L’art de Koons n’a donc rien à dire d’autre que d’être là. On sait que le sujet en art importe peu : Manet a peint une asperge, Rembrandt une carcasse de vache, Duchamp a pris un urinoir. L’art de Koons est d’avoir fat de ce rien, une « marque » mondiale, comme le fit Warhol avec ses boîtes de Campbell soup. Jeff Koons a créé un chemin, a construit un miroir vide d’un monde vide. Il n’y a plus d’idéologies, plus de combats d’avant garde, on est entré dans un autre paradigme que la beauté, l’expressivité ou le message.
Jeff Koons a compris que d’autres valeurs primaient: le savoir-faire technologique d’abord et ses oeuvres demandent des technologies de pointe et Koons est un hyper-perfectionniste. Un sens du marketing ensuite et pour cela, toujours impeccablement habillé comme un trader new yorkais qu’il fut un temps, avec son sourire de jeune homme malgré ses 59 ans, il est un maître. Il a organisé la rareté de ses oeuvres pour soutenir la cote tout en jouant sur tous les tableaux comme le montre son accord avec H&M pour marchandiser son « balloon dog ».
Il y a certes un aspect moutonnier et purement spéculatif chez les mégacollectionneurs qui se copient les uns les autres, mais ils ne sont a priori pas idiots. Ils recherchent dans Koons cette « marque», cette « icône » reconnaissable. C’est cela aussi le rôle de l’art et de l’objet d’art. Ils veulent avoir leurs Koons dans leur panoplie de milliardaires comme ils veulent leurs yachts, leurs jets privés et leurs villas à St Barth et Megève. Pour ces hyper riches, les millions pour un Koons ne sont pas grand chose.

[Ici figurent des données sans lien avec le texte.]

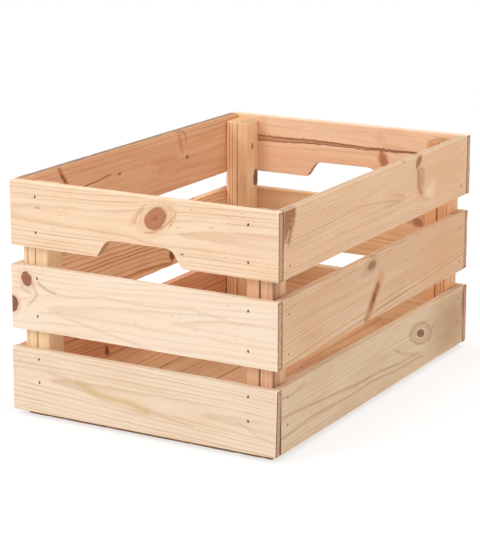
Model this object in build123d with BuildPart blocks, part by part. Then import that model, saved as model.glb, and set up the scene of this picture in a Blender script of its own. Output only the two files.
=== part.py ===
from build123d import *
import os

# Slatted pine crate: two end panels and two side panels of three boards each,
# nailed to battens in the corners, over a floor of lengthwise boards on cleats.
# Millimetres. +Z is up, the origin is on the ground under the crate's centre,
# X runs across the crate and Y along it. The front end panel is at -Y.

# ---- overall size ----
WIDTH = 310.0            # X, over the side boards
LENGTH = 460.0           # Y, over the end boards
HEIGHT = 250.0           # Z, ground to rim

# ---- wall boards ----
BOARD_T = 9.0            # thickness of every wall board
BOARD_W = 68.0           # width (height on the wall) of every wall board
BOARD_GAP = 20.0         # open gap between two wall boards
WALL_LIFT = 6.0          # the walls start this far above the ground
ARRIS = 0.5              # eased long edges

# ---- hand grip, a notch in the lower edge of the two top end boards ----
GRIP_MOUTH = 99.0        # width at the board's lower edge
GRIP_TOP = 75.0          # width of the flat, before its corners are rounded
GRIP_H = 18.5            # height of the notch
GRIP_R = 14.0            # radius of its two upper corners

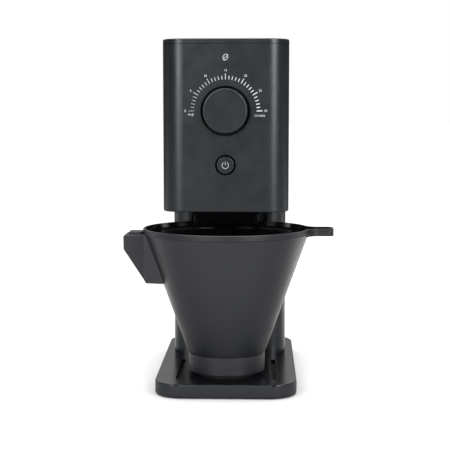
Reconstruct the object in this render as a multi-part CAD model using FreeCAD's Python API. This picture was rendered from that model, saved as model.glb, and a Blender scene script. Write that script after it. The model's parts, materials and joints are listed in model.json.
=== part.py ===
import FreeCAD, Part
import math
import os
from FreeCAD import Vector

# Burr coffee grinder. Millimetres, +Z up, the front faces -Y.
# Every part is laid out on the plane the feet stand on, with the head's front at HEAD_FRONT.
# The finished parts are then moved back by ORIGIN_SHIFT, which puts the origin under the
# middle of the whole object, filter holder included.

# ---- outer form ----
BASE_WIDTH = 137.2
BASE_FRONT = -116.6
BASE_REAR = 130.6
BASE_CORNER = 27.0
BASE_UNDER = 0.6
BASE_TOP = 14.0
GROOVE_X = 46.5
GROOVE_WIDTH = 4.4
GROOVE_DEPTH = 2.2
GROOVE_FRONT = -94.5
GROOVE_REAR = -3.0

BODY_WIDTH = 120.0
HEAD_FRONT = -103.6
HEAD_REAR = 118.0
HEAD_CORNER = 20.2
HEAD_BOTTOM = 177.0
HEAD_RIM = 334.8
HEAD_TOP = 339.7
COLUMN_WIDTH = 120.0
COLUMN_FRONT = 31.0
COLUMN_REAR = 117.0
COLUMN_CORNER = 17.5
RECESS_HALF = 39.5
RECESS_DEPTH = 7.0
WALL = 2.5

# ---- controls on the front ----
DIAL_Z = 272.3
KNOB_R = 20.8
KNOB_PROUD = 10.0
KNOB_RECESS_R = 23.1
DIAL_SHAFT_R = 4.0
BUTTON_Z = 221.6
BUTTON_R = 8.0
BUTTON_GAP_R = 9.5
BUTTON_PROUD = 2.0
HOLE_BEVEL = 0.4

# ---- grinding works ----
BURR_Y = 15.0
HOPPER_Y = 7.0
GEAR_MODULE = 0.9
PINION_TEETH = 12
IDLER_TEETH = 48
BURR_GEAR_TEETH = 54
IDLER_Y = BURR_Y + GEAR_MODULE * (BURR_GEAR_TEETH + PINION_TEETH) / 2
MOTOR_Y = IDLER_Y + GEAR_MODULE * (IDLER_TEETH + PINION_TEETH) / 2
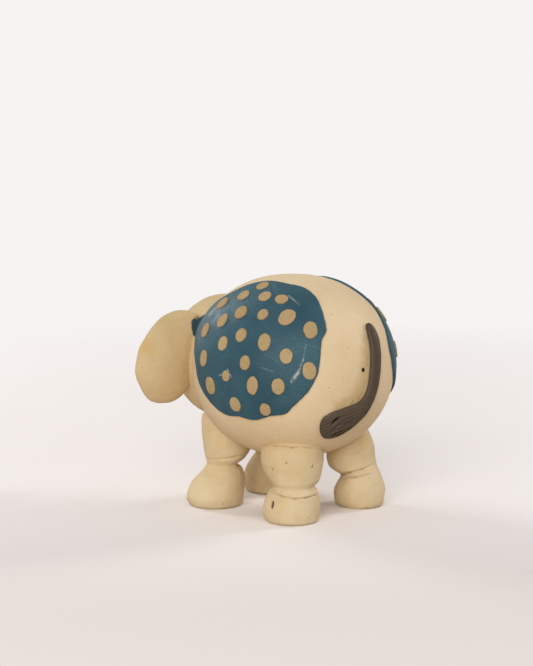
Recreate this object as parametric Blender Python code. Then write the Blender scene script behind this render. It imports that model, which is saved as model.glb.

Personne ne sera ému par Koons ou séduit par la beauté, mais visiter l’expo c’est s’interroger sur la fonction de l’art, sur sa place aujourd’hui, sur son marché et surtout sur la société qui n’a plus comme utopies que des chimères gonflées de vent comme le montre Koons. Il a su créer des archétypes et faire de lui-même une œuvre comme Dali et Warhol l’avaient fait avant lui. Peut-être sa cote va-t-elle se dégonfler totalement comme une baudruche ? L’avenir le dira. Mais cette question vaut tout autant pour la société elle-même qui ne pourra continuer comme un train fou dans le brouillard avec comme seules lumières le marketing et la technologie.